Multi-Imager vs. Fisheye Cameras:
Technology and Image Quality
| Feature | Multi-Imager (Multi-Sensor) Camera | Fisheye Camera |
| How It Works | Uses multiple standard lenses and sensors (2 to 8) that capture separate video streams, which are then “stitched” together to form a panoramic view. | Uses a single ultra-wide-angle lens and sensor to capture a 180° or 360° view in a single circular, distorted image. |
| Image Distortion | Minimal to None. Uses standard lenses, resulting in a clearer, more natural-looking stitched image. | High Distortion. The single wide-angle lens produces a warped, curved image that requires specialized de-warping software to flatten. |
| Resolution/Detail | Higher Detail/Resolution. Each sensor captures a dedicated, high-resolution portion of the scene, resulting in better detail when zoomed in. | Lower Effective Resolution. The single sensor’s resolution is stretched across the entire wide area, resulting in less detail when zoomed, even after de-warping. |
| Analytics | Better Accuracy.
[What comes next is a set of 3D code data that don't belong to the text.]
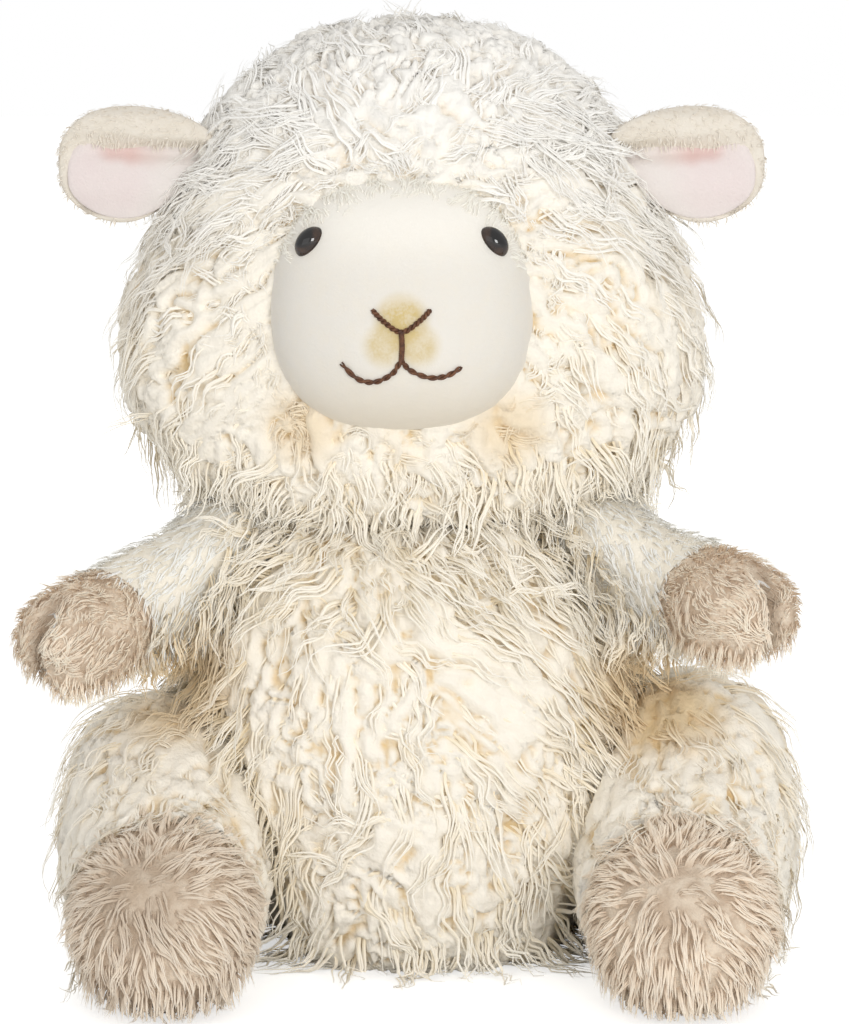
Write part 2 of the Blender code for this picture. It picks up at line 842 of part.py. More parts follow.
def add_arm(sheep, side):
    seat, facing = arm_seat(side)
    _, _, wrist, ahead = arm_route(side)
    root = (seat + facing * SEAM_GAP, -facing)
    rings = arm_rings(side)
    swing = sheep.pivot(f"arm_swing_{side}_pivot", seat)
    sleeve = form(
        f"arm_sleeve_{side}", sheep.home, rings, LIMB_SIDES, 0, [root, (wrist, ahead)]
    )
    paw = form(f"paw_{side}", sheep.home, rings, LIMB_SIDES, 0, [(wrist + ahead * GAP, -ahead)])
    hollow = form(f"arm_hollow_{side}", sheep.cutters, rings, CORE_SIDES, PLUSH_WALL, [root])
    filling = form(
        f"arm_filling_{side}", sheep.home, rings, CORE_SIDES, PLUSH_WALL + GAP, [root]
    )
    combine(hollow, cleft(sheep, side, PLUSH_WALL, "wall"), "DIFFERENCE")
    combine(filling, cleft(sheep, side, PLUSH_WALL + GAP, "core"), "DIFFERENCE")
    combine(paw, cleft(sheep, side, 0, "skin"), "DIFFERENCE")
    combine(paw, sheep.tool(hollow), "DIFFERENCE")
    combine(sleeve, hollow, "DIFFERENCE")
    sheep.piece(sleeve, "sleeve", swing)
    sheep.piece(paw, "fur", swing)
    sheep.piece(filling, "filling", swing)


def add_leg(sheep, side):
    seat, facing = leg_seat(side)
    root = (seat + facing * SEAM_GAP, -facing)
    rings = leg_rings(side)
    ahead = Vector((0, -1, 0))
    ankle = Vector((0, LEG_BACK - LEG_LENGTH * ANKLE_SHARE, 0))
    swing = sheep.pivot(f"leg_swing_{side}_pivot", seat)
    sleeve = form(
        f"leg_sleeve_{side}", sheep.home, rings, LIMB_SIDES, 0, [root, (ankle, ahead)]
    )
    foot = form(f"foot_{side}", sheep.home, rings, LIMB_SIDES, 0, [(ankle + ahead * GAP, -ahead)])
    hollow = form(f"leg_hollow_{side}", sheep.cutters, rings, CORE_SIDES, WOOL_WALL, [root])
    filling = form(
        f"leg_filling_{side}", sheep.home, rings, CORE_SIDES, WOOL_WALL + GAP, [root]
    )
    combine(sleeve, sheep.tool(hollow), "DIFFERENCE")
    combine(foot, hollow, "DIFFERENCE")
    sheep.piece(sleeve, "wool", swing)
    sheep.piece(foot, "fur", swing)
    sheep.piece(filling, "filling", swing)


def main():
    clear_scene()
    sheep = Sheep()
    add_torso(sheep)
    nod = add_neck(sheep)
    add_head(sheep, nod)
    for side in SIDES:
        add_arm(sheep, side)
        add_leg(sheep, side)


main()
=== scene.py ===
"""The looks of a seated plush sheep: curly wool, a smooth face, short-pile arms, fur paws and feet.

Metres, +Z up. The seat rests at the origin and the face looks along -Y.
Left and right are as seen from the front, so left is at -X.
"""

import math

import bmesh
import bpy
import numpy as np
from mathutils import Matrix, Vector, noise
from mathutils.bvhtree import BVHTree


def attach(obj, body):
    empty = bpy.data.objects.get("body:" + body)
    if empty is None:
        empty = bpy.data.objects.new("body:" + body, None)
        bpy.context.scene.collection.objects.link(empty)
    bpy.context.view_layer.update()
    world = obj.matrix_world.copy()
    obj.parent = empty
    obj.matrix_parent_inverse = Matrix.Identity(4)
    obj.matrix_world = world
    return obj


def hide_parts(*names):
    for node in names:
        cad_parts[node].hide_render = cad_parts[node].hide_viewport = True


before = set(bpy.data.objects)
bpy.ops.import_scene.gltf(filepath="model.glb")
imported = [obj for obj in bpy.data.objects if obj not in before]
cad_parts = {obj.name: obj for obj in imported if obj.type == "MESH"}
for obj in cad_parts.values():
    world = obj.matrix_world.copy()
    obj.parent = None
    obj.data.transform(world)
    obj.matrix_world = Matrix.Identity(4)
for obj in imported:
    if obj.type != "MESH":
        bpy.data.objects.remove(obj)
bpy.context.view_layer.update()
SEED = 20
random = np.random.default_rng(SEED)
noise.seed_set(SEED)

SIDES = {"left": -1, "right": 1}
DOWN = Vector((0, 0, -1))

# The photograph's viewpoint
VIEW_TARGET = Vector((0.0034, 0, 0.118))
VIEW_DISTANCE = 1.0
VIEW_ELEVATION = math.radians(7)
VIEW_LENS = 130.2
WORLD_LIGHT = 0.65

# Cloth forms, as the solids have them
GAP = 0.0003
TORSO_HEIGHT = 0.118
TORSO_WIDTH = 0.122
TORSO_DEPTH = 0.106
TORSO_SETBACK = 0.004
SEAT_PRESS = 0.0005
NECK_FULLNESS = 0.27
TORSO_RING_SHARES = (
    (0.00, 0.34, 0.34),
    (0.00, 0.72, 0.72),
    (0.09, 0.93, 0.92),
    (0.33, 1.03, 1.03),
    (0.60, 0.98, 0.96),
    (0.83, 0.83, 0.77),
    (0.97, 0.60, 0.54),
    (1.00, 0.30, 0.27),
)
NECK = Vector((0, TORSO_SETBACK, TORSO_HEIGHT + 0.003))
HEAD_FLOOR = NECK.z + 0.003
HOOD_FLOOR = NECK.z - 0.006
HOOD_FALL = 0.005
HOOD_HEIGHT = 0.130
HOOD_WIDTH = 0.146
HOOD_DEPTH = 0.100
HOOD_SETBACK = 0.002
HOOD_RING_SHARES = (
    (0.00, 0.42, 0.44),
    (0.04, 0.68, 0.70),
    (0.13, 0.89, 0.91),
    (0.27, 1.00, 1.00),
    (0.45, 0.99, 1.00),
    (0.63, 0.91, 0.96),
    (0.79, 0.77, 0.85),
    (0.92, 0.58, 0.65),
    (1.00, 0.27, 0.32),
)
TUFT_HEIGHT = 0.0080
TUFT_DROOP = 0.003
TUFT_CLEARANCE = 0.010
TUFT_FADE = 0.008
FACE_WIDTH = 0.070
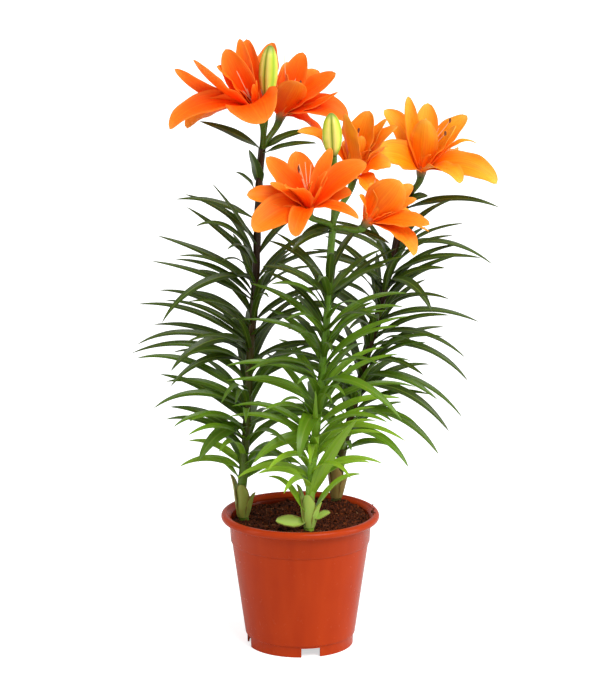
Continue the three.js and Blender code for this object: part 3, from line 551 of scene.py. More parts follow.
# Blossoms: the foot of each one, the way it faces, the mix of its colour from orange to amber, and
# its petals: the tip's place from that foot, the width, then in degrees how the rib's start bends
# to the blossom's axis, how its end bends outwards, and how far the upper face turns to the front.
blossoms = {
    "bloom_left_outer": {
        "base": (-44, -20, 582), "facing": (-0.42, -0.3, 0.86), "amber": 0.12,
        "petals": [
            (-86, -5, 47, 16, -15, -15, 40), (-65, -34, 61, 36, -8, -18, -15),
            (-91, -25, -13, 30, 45, 50, 15), (-74, 5, -17, 34, 50, 40, -55), (-33, -15, 69, 30, 6, 25, 20),
            (-19, 12, 76, 18, 8, 5, 30), (-12, 22, 74, 26, 10, 5, 10), (14, 54, 66, 34, -30, 0, 0),
            (8, -60, 0, 58, 74, 60, 12), (-42, -20, 52, 18, 0, 20, 30), (-18, -2, 41, 20, 8, 5, 20),
            (-28, 42, 47, 30, 25, 30, 0),
        ],
    },
    "bloom_left_inner": {
        "base": (-22, 12, 569), "facing": (0.3, -0.1, 0.95), "amber": 0.12,
        "petals": [
            (25, 5, 71, 28, 12, 5, 20), (59, -5, 51, 30, 15, 0, 40), (61, -20, 33, 14, -5, -12, 20),
            (71, -14, 2, 34, 45, 45, 35), (49, 14, -34, 24, 55, 35, 20), (19, -38, 47, 36, 25, -5, 0),
            (8, -12, 51, 18, 10, 5, 20), (-18, -4, 25, 18, 20, 25, 30), (11, 30, 57, 28, 15, 20, 0),
            (40, 35, 48, 28, 20, 25, 0), (50, 45, 9, 28, 40, 40, 0),
        ],
    },
    "bloom_middle_front": {
        "base": (9, -60, 484), "facing": (-0.05, -0.42, 0.9), "amber": 0.22,
        "petals": [
            (-44, -15, 61, 26, 20, 5, 30), (-14, 10, 63, 34, 10, -5, 0), (23, 12, 66, 18, 12, 5, 25),
            (59, -5, 53, 34, 20, 20, 25), (51, -30, 0, 14, 45, 40, 0), (-14, -50, -15, 24, 58, 62, 0),
            (-57, -40, -11, 38, 45, 30, 20), (-64, -15, 22, 26, 30, 15, 35), (18, -25, 48, 12, 5, 10, 20),
            (-40, -30, 37, 14, 15, 10, 20), (-23, -45, 35, 26, 22, 22, 0), (-10, 35, 36, 28, 25, 30, 0),
            (44, 0, 22, 24, 30, 25, 20),
        ],
    },
    "bloom_middle_back": {
        "base": (55, -10, 509), "facing": (0.15, -0.05, 0.98), "amber": 0.75,
        "petals": [
            (-58, -14, 54, 14, 30, 50, 50), (-8, -15, 73, 34, 10, -10, 0), (17, 5, 73, 38, 8, 5, 0),
            (35, -5, 66, 18, 10, 10, 30), (46, -10, 59, 26, 15, 15, 30), (40, 2, 15, 30, 40, 40, 30),
            (17, -12, -12, 30, 62, 62, 0), (-3, 35, 36, 28, 25, 30, 0), (34, 33, 31, 26, 25, 30, 0),
            (9, -10, 49, 20, 5, 0, 0),
        ],
    },
    "bloom_right": {
        "base": (128, 45, 503), "facing": (0.12, -0.08, 0.99), "amber": 1.0,
        "petals": [
            (-14, -5, 87, 18, 5, -5, 65), (-39, 20, 68, 26, 15, 30, 40), (8, 25, 75, 30, 12, -5, 0),
            (4, -20, 65, 32, 12, -12, 0), (49, 10, 64, 30, 18, 12, 35), (36, -15, 57, 22, 15, -5, 30),
            (60, 15, 33, 9, 20, 60, 0), (-47, -30, 28, 38, 30, 30, 45), (80, -20, -4, 32, 45, 40, 30),
            (40, -45, 1, 30, 45, 45, 0), (-21, 45, 37, 30, 25, 30, 0), (38, 45, 20, 30, 35, 35, 0),
        ],
    },
    "bloom_middle_side": {
        "base": (66, -60, 470), "facing": (0.55, -0.15, 0.82), "amber": 0.5,
        "petals": [
            (36, -20, 52, 42, 20, -20, 0), (-5, -15, 36, 14, 25, 20, 30), (8, 15, 43, 20, 20, 10, 0),
            (54, 0, 29, 16, 10, 10, 30), (51, 20, 40, 20, 10, 15, 30), (67, -25, 7, 28, 20, 5, 30),
            (67, -5, -4, 10, 25, 20, 0), (51, -30, -25, 24, 40, 50, 20), (32, 30, 32, 28, 15, 25, 0),
            (53, 30, 6, 24, 30, 30, 0),
        ],
    },
}
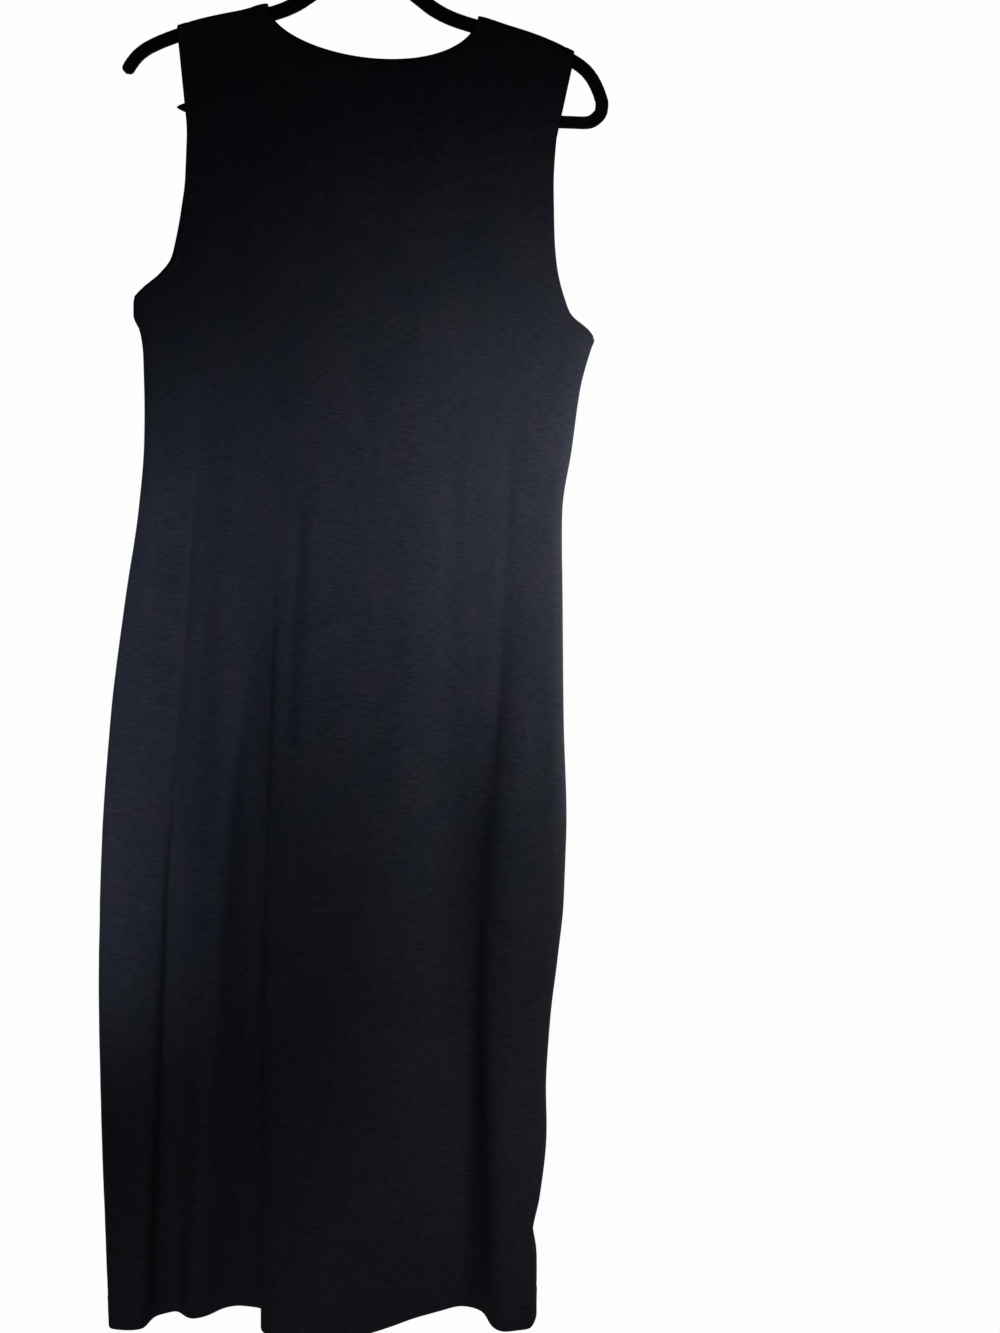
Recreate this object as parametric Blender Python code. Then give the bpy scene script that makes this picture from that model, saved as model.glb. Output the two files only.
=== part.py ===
"""A plain sleeveless midi dress in fine jersey, hanging on a slim flocked hanger.

Metres, +Z up, +X to the right and -Y towards the viewer. The origin is the inside top of the
hanger's hook, where a rail holds it. The back of the dress faces the viewer.
"""

import math

import bmesh
import bpy
import numpy as np
from mathutils import Vector

# Cloth
CLOTH = 0.0012  # wall of the jersey, as one rigid layer
BAND_WALL = 0.0018  # the neckband is folded double
BAND_WIDTH = 0.014
SEAM_GAP = 0.0003
HEM_Z = -1.303
UNDERARM_Z = -0.412
YOKE_Z = -0.235  # rows are level up to here, and fan to the shoulders above
ARMHOLE_OPEN = 0.0052  # how far each armhole edge stands from the middle plane
ARMHOLE_RISE = 0.045  # height over which an armhole opens above the underarm
FLAT_DEPTH = 0.0072  # each panel's distance from the middle plane at the chest

# Hanger
HANGER_THICK = 0.005
HANGER_CLEAR = 0.0006
ROLL_DEPTH = 0.0048  # the cloth's distance from the middle plane beside an arm
ROLL_DROP = 0.006  # height over which the cloth rolls over an arm
BAR_Z = -0.2231
BAR_TALL = 0.0108
BAR_LEFT_X = -0.166
BAR_RIGHT_X = 0.200
WIRE_RADIUS = 0.0018
HOOK_INNER = 0.020
NECK_TOP_Z = -0.0775

# Top of the dress: shoulder ends, and the finished neckline's ends and lowest points
SHOULDER_LEFT_X = -0.1666
SHOULDER_RIGHT_X = 0.1893
NECK_LEFT_X = -0.0872
NECK_RIGHT_X = 0.1022
NECK_LOW_X = 0.0195
BACK_NECK_Z = -0.1757
FRONT_NECK_Z = -0.206
NECK_CROWD = 0.86  # how closely the stations of the neckline gather at its ends, up to 1
NECK_FAN = 0.010  # how far out of the neck's ends their columns start
NECK_LEAN = 0.30  # slope of those columns away from the neck edge
NECK_LEAN_COLUMNS = 3.0  # columns over which that slope dies out
NECK_BUMP = 0.0014  # height of the thick ends of the band where it crosses the arms
NECK_BUMP_WIDTH = 0.013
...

Allows analytics (like object tracking or AI recognition) to be applied separately to each lens view before stitching, improving performance. | Analytics often run on the de-warped footage, which can be less accurate than multi-imager systems. |
Cost and Installation
| Feature | Multi-Imager (Multi-Sensor) Camera | Fisheye Camera |
| Upfront Cost | Generally Higher due to the complex hardware (multiple lenses, sensors, and processors). | Generally Much Lower |
The Future is Integrated
Modern multi-imager cameras often come equipped with advanced AI-powered analytics. They can apply object recognition, vehicle detection, and behavioral analysis separately to each lens view, ensuring higher accuracy. In fact, many models can even trigger a separate PTZ camera to zoom in and track an object that one of the fixed multi-imagers detects.
By consolidating hardware, simplifying installation, and maximizing coverage with high-resolution detail, the multi-imager camera is clearly the smarter investment for modern, expansive security installations.